Technical and economical feasibility of the hybrid adsorption compression heat pump concept for industrial applications

Abstract

Heat pump technologies offer a significant potential for primary energy savings in industrial processes. Thermally driven heat pumps can use waste heat as driving energy source to provide either heating or cooling. A chemi-sorption heat transformer can upgrade a waste heat source to temperatures of 150–200 °C. The specific heat transformer process however requires waste heat temperatures in the range of 120 °C, whereas waste heat sources of lower temperatures are more abundant.
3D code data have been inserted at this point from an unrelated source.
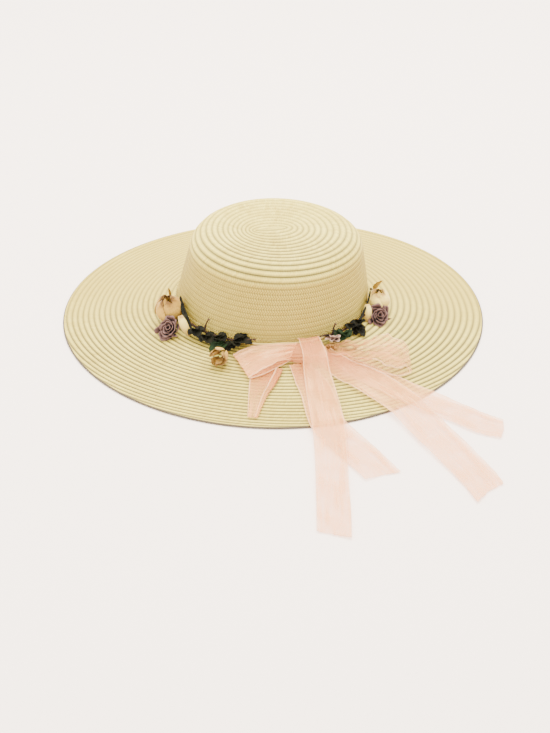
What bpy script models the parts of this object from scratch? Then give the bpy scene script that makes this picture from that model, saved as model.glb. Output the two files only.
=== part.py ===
"""A wide brim straw hat with a garland of leaves and small flowers and a sheer ribbon bow.

Metres, +Z up. The hat rests on its brim in the plane z = 0, the crown's axis is the Z axis and
the bow is at the front, towards -Y. Azimuths are degrees round the crown's axis from +X.
"""
import math

import bmesh
import bpy
import numpy as np
from mathutils import Euler, Vector
from mathutils.bvhtree import BVHTree

# Straw
STRAW_WALL = 0.002
BRIM_RADIUS = 0.206
BRIM_SHIFT = 0.002          # the brim's outline lies this far to the right of the crown's axis
BRIM_RISE = 0.018           # how much higher the brim is at the crown than at its edge
BRIM_FULLNESS = 1.15        # 1 is a straight cone, more is hollower
BRIM_LIP = 0.007            # the outermost braid lies flat on the table
BRIM_WAVE = 0.0017          # how far the edge strays from a circle
BRIM_LOBES = (
    # waves, depth as a share of BRIM_WAVE, azimuth of a crest
    (2, 0.7, 13.0),
    (3, 1.0, 45.0),
)
CROWN_RADIUS = 0.0945
CROWN_HEIGHT = 0.0765       # from the crown's foot to its top
CROWN_TAPER = 0.0095        # how much narrower the wall is where the shoulder starts
CROWN_FOOT = 0.003          # the wall's upright start
SHOULDER_DROP = 0.022
SHOULDER_WIDTH = 0.0235
CROWN_LEAN = 0.0055         # how far the crown's top leans to the right
CROWN_TILT = 0.030          # how steeply its top falls to the right

# Clearances
GAP = 0.0003

# Garland
BAND_HEIGHT = 0.008
BAND_WALL = 0.001
WIRE_RADIUS = 0.0013
WIRE_WAVE = 0.0010
VINE_START = -176.0         # azimuths between which the vine runs
VINE_END = 6.0
VINE_WAVES = 6.5
VINE_SEAT = 0.6             # how high it lies on the band, a share of the band's height
LEAF_LENGTH = 0.015
LEAF_WIDTH = 0.010
LEAF_WALL = 0.0009
LEAF_DROOP = 0.18           # how far the tip hangs, a share of the length
LEAF_FOLD = 0.22            # how high the edges stand over the middle, a share of the width
GARLAND_REACH = 0.0335      # how far its flowers and buds spread over the brim
ROSE_RADIUS = 0.0115
ROSE_HEIGHT = 0.013
BLOOM_RADIUS = 0.0125
BLOOM_HEIGHT = 0.031
BLOOM_DEPTH = 0.90          # how flat it is towards the crown, a share of its width
PETAL_LENGTH = 0.019
PETAL_WIDTH = 0.010
PETAL_CURL = -0.25
PETAL_FOLD = 0.35
BUD_RADIUS = 0.0065
BUD_FLATNESS = 0.75
TWIG_LENGTH = 0.013
TWIG_RADIUS = 0.0007
TWIG_BEND = 0.08

# Ribbon
RIBBON_WIDTH = 0.036
RIBBON_WALL = 0.001
KNOT_LENGTH = 0.044
KNOT_DEPTH = 0.024
KNOT_HEIGHT = 0.009
KNOT_SQUARENESS = 0.62
KNOT_AZIMUTH = -73.5
LOOP_HEIGHT = 0.008
LOOP_REACH = 0.0652         # how far from the crown's foot the loops reach

# Mesh fineness
RING_STEPS = 60
VINE_STEPS = 40
BLOOM_STEPS = 12
BRIM_STEPS = 6
WALL_STEPS = 4
SHOULDER_STEPS = 5
TOP_STEPS = 2
TAIL_STEPS = 4              # rows to each station of a ribbon
TAIL_COLUMNS = 4
EDGE_HOLD = 0.008           # a ribbon runs on this far past the brim's edge before it falls
EDGE_FALL = 0.020

PALETTE = {
    # name: colour, roughness
    "straw": ((0.80, 0.70, 0.45), 0.75),
    "organza": ((0.90, 0.62, 0.54), 0.55),
    "leaf_green": ((0.035, 0.060, 0.030), 0.60),
    "leaf_dark": ((0.040, 0.025, 0.020), 0.60),
    "leaf_gold": ((0.55, 0.42, 0.16), 0.55),
    "rose_mauve": ((0.30, 0.15, 0.14), 0.65),
    "satin_tan": ((0.72, 0.50, 0.27), 0.45),
    "satin_cream": ((0.88, 0.76, 0.58), 0.45),
    "stem_brown": ((0.10, 0.05, 0.03), 0.60),
}

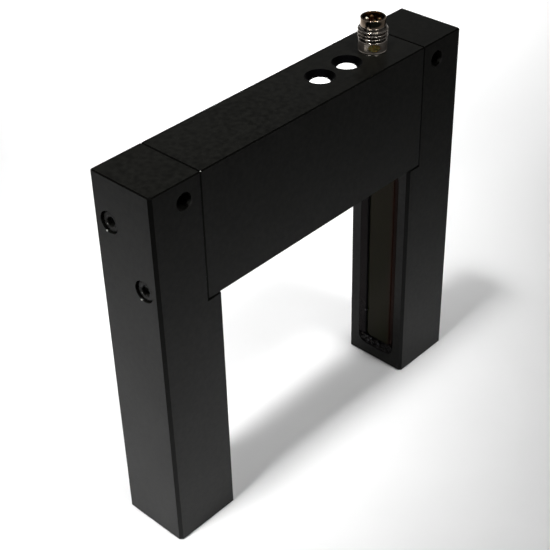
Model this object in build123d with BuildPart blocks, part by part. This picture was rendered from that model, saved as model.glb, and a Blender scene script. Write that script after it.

Using this lower temperature waste heat, and still reach the desired higher output temperatures can be achieved by the integration of a chemisorption and mechanical compression step in a single hybrid heat pump concept. This concept can offer an increased flexibility in temperatures, both for the waste heat source as for the heat delivery.The technical and economical feasibility of the proposed hybrid heat pump concept is evaluated. The range of operating temperatures of different chemi-sorption working pairs for as heat driven and as hybrid systems are defined, as well as their energy efficiencies. Investment costs for the hybrid systems are derived and payback times are calculated. The range of payback times is from 2 to 9 years and are strongly influenced by the number of operating hours, the electrical COP of the compression stage, and the energy prices.